The basic character set used by C++ is ASCII, the American Standard Code for Information Interchange. Internationally, it is sometimes known as US-ASCII. Originally, 7 bits were used to represent data, resulting in a total of 128 (27) available characters. The first 32 are non-printing characters that were mainly needed by the mechanical devices for which the encoding was developed. Only a few non-printing characters are still used, among them line feed, carriage return, and even “bell.”
#include <iostream>
int main() {
/* Ring the bell
*/
std::cout<<char(7);
return 0;
}
ASCII now uses 8 bits (extended ASCII) which doubles the number of available characters, but the first 128 character codes are the same as 7-bit ASCII. It was not as well standardized as ASCII, though standards exist for Latin alphabets (ISO 8859-1, ISO Latin 1) and Cyrillic (ISO 8859-5). Nearly all programming languages continue to restrict the characters allowed for statements to the original ASCII, even when larger character sets are the default and may be used for comments and output.
Strings
A string is a sequence of characters of variable length. Using strings requires a header:
#define <string.h>
The string is a class , which is a little beyond our scope right now. But we can still use basic functions without understanding the class.
string str, str1, str2;
str.size(); // length of string
str1+str2; // concatenate two strings
str.substr(2,5); // substring (counts from 0)
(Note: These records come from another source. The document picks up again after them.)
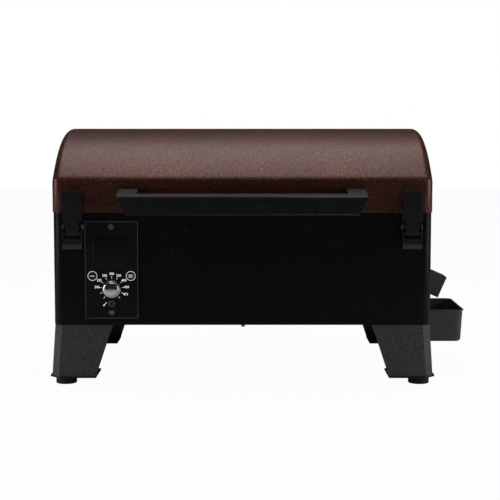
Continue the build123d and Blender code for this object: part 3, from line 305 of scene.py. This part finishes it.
def footRubber():
    paint = Paint("footRubber")
    dust = paint.noise(140, 4.0, 0.6)
    tooth = paint.noise(1500, 2.0)
    paint.colour(paint.ramp(dust, [(0.35, 0.010), (0.75, 0.024)]))
    paint.rough(paint.ramp(dust, [(0.3, 0.62), (0.7, 0.8)]))
    paint.bump(tooth, 0.00005, 0.5)
    return paint.material


def sealFelt():
    paint = Paint("sealFelt")
    weave = paint.add("ShaderNodeTexWave", wave_type="BANDS", bands_direction="DIAGONAL", Scale=420.0,
                      Distortion=1.5)
    paint.join(paint.place, weave.inputs["Vector"])
    fuzz = paint.noise(900, 3.0)
    paint.colour(paint.ramp(paint.mix(0.5, weave.outputs["Fac"], fuzz), [(0.2, 0.035), (0.8, 0.11)]))
    paint.bump(weave.outputs["Fac"], 0.0002, 0.7)
    paint.fixed(Roughness=0.9, Sheen_Weight=0.3)
    return paint.material


def blackPlastic():
    paint = Paint("blackPlastic")
    texture = paint.noise(1800, 3.0, 0.6)
    cloud = paint.noise(40, 2.0)
    paint.colour(paint.ramp(cloud, [(0.3, 0.010), (0.7, 0.016)]))
    paint.rough(paint.ramp(texture, [(0.3, 0.38), (0.7, 0.55)]))
    paint.bump(texture, 0.00004, 0.5)
    return paint.material


def boardGreen():
    paint = Paint("boardGreen")
    tracks = paint.add("ShaderNodeTexBrick", Scale=160.0)
    paint.join(paint.place, tracks.inputs["Vector"])
    paint.colour(paint.ramp(tracks.outputs["Fac"], [(0.4, (0.010, 0.075, 0.030)),
                                                    (0.6, (0.035, 0.16, 0.07))]))
    paint.rough(paint.ramp(paint.noise(300), [(0.3, 0.3), (0.7, 0.45)]))
    return paint.material


def whitePrint(name="whitePrint", tone=0.92):
    # screen-printed ink, a touch uneven, that also glows a little: painted light that brightens the print
    paint = Paint(name)
    ink = paint.noise(1600, 3.0, 0.6)
    paint.colour(paint.ramp(ink, [(0.3, tone * 0.8), (0.7, tone)]))
    paint.rough(paint.ramp(ink, [(0.3, 0.5), (0.7, 0.65)]))
    # the ink gives off light of its own though it is no lamp: a painted brightening so the print reads white
    paint.fixed(Emission_Color=(1, 1, 1, 1), Emission_Strength=tone * 0.75)
    return paint.material


finishes = {
    "lid_enamel": lidEnamel(),
    "body_paint": bodyPaint(),
    "leg_paint": legPaint(),
    "satin_black": satinBlack(),
    "panel_black": panelBlack(),
    "window_glass": windowGlass(),
    "chrome_trim": chromeTrim(),
    "zinc_steel": zincSteel(),
    "foot_rubber": footRubber(),
    "grate_iron": grateIron(),
    "seal_felt": sealFelt(),
    "black_plastic": blackPlastic(),
    "board_green": boardGreen(),
    "screw_black": satinBlack("screwBlack", 0.020, 0.26, 0.40),
}
soot = sootSteel()
inkWhiteGlowing = whitePrint()
inkFaintGlowing = whitePrint("faintGlowingPrint", 0.11)
sooty = ("burn_pot", "pot_housing", "broiler_plate", "broiler_slider", "igniter", "grease_gutter")
report("finishes made")


def setFinish(piece, material):
    piece.data.materials.clear()
    piece.data.materials.append(material)


slotOf = {entry["node"]: entry["material_slot"] for entry in frame["record"]["subparts"]}
for name, piece in nodes.items():
    setFinish(piece, soot if name in sooty else finishes[slotOf[name]])
setFinish(nodes["probe_jack"], zincSteel("jackSteel", 0.16, 0.3, 0.45))
setFinish(nodes["panel_screws"], zincSteel("screwSteel", 0.22, 0.22, 0.36))


# softened edges on the carried-over nodes
edgeWidths = {
    "body_shell": 0.6, "lid_shell": 0.5, "lid_handle": 1.1, "panel_plate": 0.5, "display_window": 0.4,
    "latch_hook_left": 0.5, "latch_hook_right": 0.5, "latch_lever_left": 0.4, "latch_lever_right": 0.4,
    "latch_bases": 0.4, "latch_keepers": 0.4, "foot_plates": 0.6, "grease_spout": 0.4,
    "leg_front_left": 0.9, "leg_front_right": 0.9, "leg_rear_left": 0.9, "leg_rear_right": 0.9,
    "rear_housing": 0.5, "hopper_lid": 0.5, "hinge_body_leaves": 0.4, "hinge_lid_leaves": 0.4,
    "cooking_grates": 0.8, "auger_motor": 0.6, "power_inlet": 0.6,
    "grease_bucket": 0.3,
}
for name, width in edgeWidths.items():
    weld = nodes[name].modifiers.new("weld", "WELD")
    weld.merge_threshold = samePoint
    soften = nodes[name].modifiers.new("soften", "BEVEL")
    soften.width = width * mm
    soften.segments = 2
    soften.limit_method = "ANGLE"
    soften.angle_limit = math.radians(edgeAngle)
    soften.harden_normals = True
    soften.use_clamp_overlap = True


# making pieces
def newPiece(name, points, faces, material, body):
    mesh = bpy.data.meshes.new(name)
    mesh.from_pydata(np.asarray(points, float).tolist(), [], [list(map(int, face)) for face in faces])
    mesh.update()
    piece = bpy.data.objects.new(name, mesh)
    bpy.context.scene.collection.objects.link(piece)
    setFinish(piece, material)
    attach(piece, body)
    return piece


def gridFaces(rows, columns, wrapRows=False, wrapColumns=False):
    # quads of a rows by columns grid of points, closed round either way if asked
    r = np.arange(rows if wrapRows else rows - 1)
    c = np.arange(columns if wrapColumns else columns - 1)
    r, c = np.meshgrid(r, c, indexing="ij")
    nextR, nextC = (r + 1) % rows, (c + 1) % columns
    corners = [r * columns + c, r * columns + nextC, nextR * columns + nextC, nextR * columns + c]
    return np.stack(corners, -1).reshape(-1, 4)


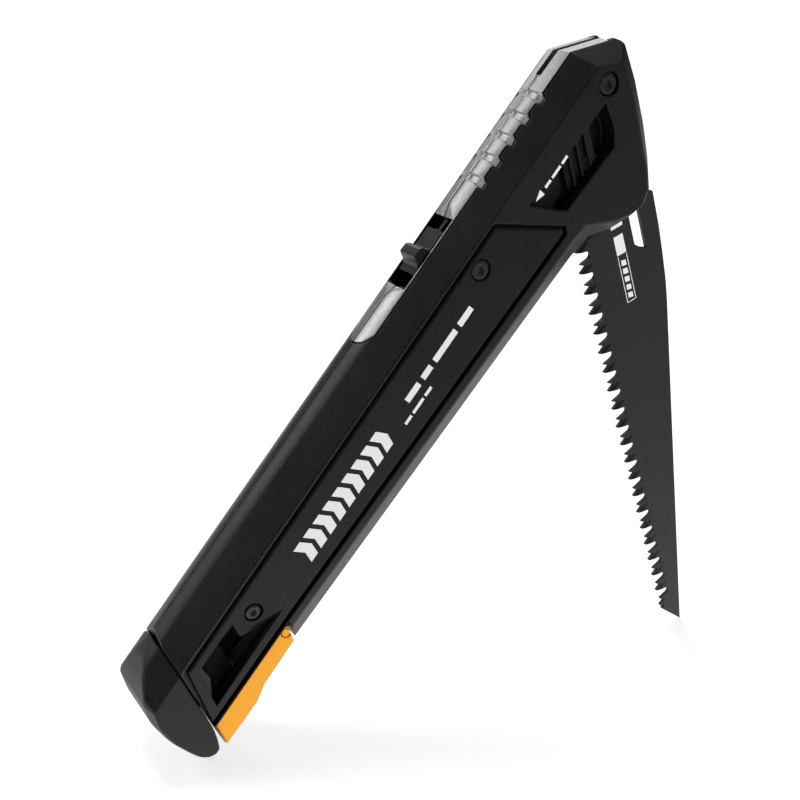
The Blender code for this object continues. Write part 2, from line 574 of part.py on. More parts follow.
def carrier(parent, name, side):
    """One of the two plates that clamp the blade tang to the hub."""
    y_low, y_high = side * CARRIER_INNER, side * CARRIER_OUTER
    piece = add(name, turned(PIVOT, [(CARRIER_RADIUS, y_low), (CARRIER_RADIUS, y_high)], 36), parent,
                (STEEL_COLOUR, METAL))
    cut(piece, [add(name + "_tail_guide", prism(CARRIER_TAIL, y_low, y_high), parent)], "UNION")
    holes = [(PIVOT, BARREL_RADIUS + FIT), (CATCH_PIN, 1.5)] + [(place, 2.1) for place in CARRIER_RIVETS]
    cutters = [add(f"{name}_hole_cutter_{i}", turned(place, [(radius, side * 0.2), (radius, side * 4.0)]),
                   parent) for i, (place, radius) in enumerate(holes)]
    return cut(piece, cutters)


def rivet(parent, name, place, radius):
    return add(name, turned(place, [(radius, -CARRIER_OUTER), (radius, CARRIER_OUTER)], 20), parent,
               (STEEL_COLOUR, METAL), origin=place)


def tooth_line():
    """Pairs of teeth: a long bevelled tooth, a deep rounded gullet, a short plain tooth, a small notch."""
    points = []
    for index in range(TOOTH_PAIRS):
        x = FIRST_TOOTH_X + TOOTH_PERIOD * index
        points += [(x - 0.25, TOOTH_TIP_Z), (x + 0.5, TOOTH_TIP_Z + 1.8)]
        points += arc((x + 2.0, TOOTH_TIP_Z + GULLET_DEPTH - GULLET_RADIUS), GULLET_RADIUS, 170.0, 10.0, 4)
        points += [(x + 3.6, TOOTH_TIP_Z + 0.6), (x + 4.75, TOOTH_TIP_Z + 2.5)]
    return points


def blade(parent):
    """The jab blade: stepped tang, straight toothed edge, tapered back and stabbing tip."""
    teeth = [point for point in tooth_line() if point[0] < 171.0]
    outline = [(24.6, -6.4), (40.2, -6.4), (41.6, TOOTH_TIP_Z + 3.6)] + teeth
    outline += [(171.7, TOOTH_TIP_Z + 0.5), TIP, (71.0, 12.4), (65.0, 13.3), (56.0, 14.1), (48.0, 14.6),
                (38.0, 14.8), (34.0, 9.4), (13.5, 9.4), (13.5, 0.2), (24.6, 0.2)]
    piece = add("blade", prism(outline, -BLADE_HALF, BLADE_HALF), parent, (BLADE_COLOUR, METAL))
    slot = [(28.0, 5.5), (49.7, 5.5), (51.4, 7.2), (52.5, 9.05), (34.4, 9.05), (28.0, 8.0)]
    cutters = [add("blade_slot_cutter", prism(slot, -2.0, 2.0), parent)]
    cutters.append(add("blade_catch_cutter", turned(CATCH_PIN, [(1.5, -2.0), (1.5, 2.0)], 20), parent))
    return cut(piece, cutters)


# ---------------------------------------------------------------- the whole saw

def build():
    clear_scene()
    handle = empty("handle_frame", HANDLE_LEAN)
    blade_frame = empty("blade_frame", BLADE_LEAN)
    latch_hinge = child_empty("latch_hinge_frame", handle, LATCH_HINGE)
    for name, side in (("right", -1.0), ("left", 1.0)):
        shell(handle, f"shell_{name}", side, window=side < 0.0)
        side_panel(handle, f"side_panel_{name}", side)
        liner(handle, f"liner_{name}", side)
        washer(handle, f"pivot_washer_{name}", side)
        carrier(blade_frame, f"blade_carrier_{name}", side)
        screw(handle, f"pivot_screw_{name}", PIVOT, side, SCREW_HEAD_RADIUS, 1.4, 10.4, 2.6)
        screw(handle, f"panel_screw_front_{name}", PANEL_SCREW_FRONT, side, 2.45, 1.15, 10.5, 8.2)
        screw(handle, f"panel_screw_rear_{name}", PANEL_SCREW_REAR, side, 1.9, 1.15, 10.2, 8.2)
        latch_pin(handle, f"latch_pin_{name}", side)
    butt_cap(handle)
    pivot_barrel(handle)
    lock_bolt(handle)
    thumb_slider(handle)
    release_button(handle)
    storage_latch(handle, latch_hinge)
    springs(handle)
    hub(blade_frame)
    blade(blade_frame)
    for index, place in enumerate(CARRIER_RIVETS):
        rivet(blade_frame, f"carrier_rivet_{index + 1}", place, 1.8)
    rivet(blade_frame, "blade_catch_pin", CATCH_PIN, 1.2)


build()
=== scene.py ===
"""Looks of the folding drywall saw: finished surfaces, print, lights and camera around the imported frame.

Handle points are (x, z) in millimetres in the handle's frame: +X towards the nose, +Z towards the spine,
with the blade pivot at the origin. Blade points are in the blade's frame: +X towards the tip, +Z towards
the back edge. Y runs across the saw, and the near side faces -Y.
"""
import json
import math

import bmesh
import bpy
from mathutils import Matrix, Vector
from mathutils.bvhtree import BVHTree
from mathutils.geometry import intersect_line_line_2d

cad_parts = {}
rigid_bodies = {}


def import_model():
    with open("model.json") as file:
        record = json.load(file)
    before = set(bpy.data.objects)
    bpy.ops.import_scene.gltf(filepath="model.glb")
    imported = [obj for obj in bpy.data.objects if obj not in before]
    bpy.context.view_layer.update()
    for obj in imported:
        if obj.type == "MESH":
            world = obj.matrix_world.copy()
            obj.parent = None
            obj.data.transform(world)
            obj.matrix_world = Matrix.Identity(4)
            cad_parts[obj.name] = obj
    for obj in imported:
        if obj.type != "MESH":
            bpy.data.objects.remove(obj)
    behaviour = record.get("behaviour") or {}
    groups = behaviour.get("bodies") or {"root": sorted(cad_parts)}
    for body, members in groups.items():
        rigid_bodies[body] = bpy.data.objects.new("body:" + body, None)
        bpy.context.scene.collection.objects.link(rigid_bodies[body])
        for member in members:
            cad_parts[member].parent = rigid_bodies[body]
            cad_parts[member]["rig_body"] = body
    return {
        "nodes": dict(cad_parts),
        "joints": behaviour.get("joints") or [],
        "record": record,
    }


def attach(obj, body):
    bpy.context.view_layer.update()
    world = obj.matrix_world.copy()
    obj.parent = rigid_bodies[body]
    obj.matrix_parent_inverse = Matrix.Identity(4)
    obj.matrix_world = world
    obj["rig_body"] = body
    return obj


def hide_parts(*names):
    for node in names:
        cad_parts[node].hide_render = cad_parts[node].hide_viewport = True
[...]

str[n]; // nth character (counts from 0), no checking
str.at(n); // nth character (counts from 0), checks bounds for error
Many useful operations are available to work with strings. Most of them have more options than presented here; see documentation for more details.
Method | Operation | Usage |
---|---|---|
clear | delete all characters | str.clear() |
append | add characters to the end | str.append(str1) |
compare | compare two strings | str1.compare(str2) |
insert | add characters from position p | str.insert(p,str1) |
replace | replace n characters from position p with str1 | str.replace(p,n,str1) |
find | find start position str1 in str | str.find(str2) |
c_str | convert to C-style character array | str.c_str() |
Example:
#include <iostream>
#include <string>
int main() {
std::string title="This is a string";
std::string subtitle="Another string";
std::cout<<title.size()<<"\n";
std::string newtitle=title+":"+subtitle;
std::cout<<newtitle<<"\n";
std::cout<<newtitle.substr(1,3)<<"\n";
std::cout<<newtitle[4]<<"\n";
std::cout<<newtitle.at(5)<<"\n";
subtitle.clear();
subtitle="The Sequel";
subtitle.append("!");
std::cout<<subtitle<<"\n";
int start=newtitle.find("Another");
int end=newtitle.size();
int n=end-start;
newtitle.replace(start,end,subtitle);
std::cout<<newtitle<<"\n";
int pos=newtitle.find(":");
newtitle.insert(pos+1," ");
std::cout<<newtitle<<"\n";
}
Exercise
In the above code, change “This” to “That” in newtitle
.
#include <iostream>
#include <string>
int main() {
std::string title="This is a string";
std::string subtitle="Another string";
std::cout<<title.size()<<"\n";
std::string newtitle=title+":"+subtitle;
std::cout<<newtitle<<"\n";
std::cout<<newtitle.substr(1,3)<<"\n";
std::cout<<newtitle[4]<<"\n";
std::cout<<newtitle.at(5)<<"\n";
subtitle.clear();
subtitle="The Sequel";
subtitle.append("!");
std::cout<<subtitle<<"\n";
int start=newtitle.find("Another");
int end=newtitle.size();
int n=end-start;
newtitle.replace(start,end,subtitle);
std::cout<<newtitle<<"\n";
int pos=newtitle.find(":");
newtitle.insert(pos+1," ");
std::cout<<newtitle<<"\n";
newtitle="That"+title.substr(4)+":"+subtitle;
std::cout<<newtitle<<"\n";
}
Strings, Wide Strings, and Unicode
Even extended ASCII accommodates far too few characters to accommodate more than a handful of alphabets, much less other writing systems. Unicode was created to address this. The first 128 codes are still the 7-bit ASCII codes even with the millions available through Unicode. The characters must still be encoded and there are multiple standards for Unicode. One of the most widely used is UTF-8, which has become a Web standard. It is variable-width; characters are encoded in one to four bytes, with the first 128 characters one byte in size and corresponding exactly to ASCII. The string class can support UTF-8 directly. However, some software, especially on Windows, may use the UTF-16 encoding. Windows uses the “wide string” or wstring_t class for much of its character support; this makes cross-platform coding awkward. We will not go deeply into Unicode support but here is an example:
#include <iostream>
#include <string>
int main() {
std::string ChineseText = "\xe4\xb8\xad\xe6\x96\x87";
std::cout<<ChineseText<<"\n";
}
Interested students can find discussions online of Unicode support. Those who wish to write for Windows in particular may need to examine Microsoft-specific documentation.